Saturday, July 16, 2011

I need advice please ?

Before I tell my problem here is a little about me so you'll understand. I'm 14 years old. I just finished my first year in high school. I'm 5 feet and 1 inch. I also am 119 lbs. I always try to be like someone else especially my sister. It seems like everyone likes her better than me. I'm afraid to be myself. I think it's because i'm worried about what people think. I have low self esteem I think i'm too fat. One reason is because everyone in my house is smaller than me. I am the oldest kid in my house. Some of my siblings say i am fat. I feel like a talentless freak. My parents put me in a home schooling program cause they didn't want me to go to a high school. I never wanted to be home schooled. Ever since I've been home schooled I don't see my friends as much and I also gained 20 pounds. I want to the gym but my parents are super strict they barely let me do anything.
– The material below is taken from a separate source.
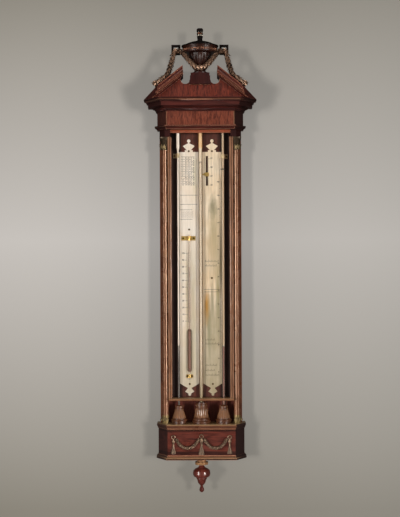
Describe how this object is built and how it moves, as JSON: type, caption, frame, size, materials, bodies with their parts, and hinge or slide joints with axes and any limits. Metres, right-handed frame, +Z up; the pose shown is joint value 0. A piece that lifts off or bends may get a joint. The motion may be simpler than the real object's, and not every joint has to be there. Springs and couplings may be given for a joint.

I used to be good around other people. Now when I go to parties or sleepovers I'm glad to see my friends but I feel weird. I don't really talk because my sister tells me I always say dumb stuff. When I do talk I get sweaty and shakey. Then when I come home I think damn I should've said such and such. I don't even feel comfortable talking to my mom or aunts. The only person I feel comfortable talking to my sister who is 15 months younger than me. But most of the time she doesn't seem to understand me. My sister is very pretty she's also slim and tall she's like 5 inches taller than me. I'm short and fat I want to loose 20 lbs she said if I loose that much weight I will look bad. But i dont have a flat stomach. I would do almost anything for one. I want a therapist but I'm to shy to tell anyone, and I'm afraid that I'm going to look bad. I'm not really close to my mom or dad.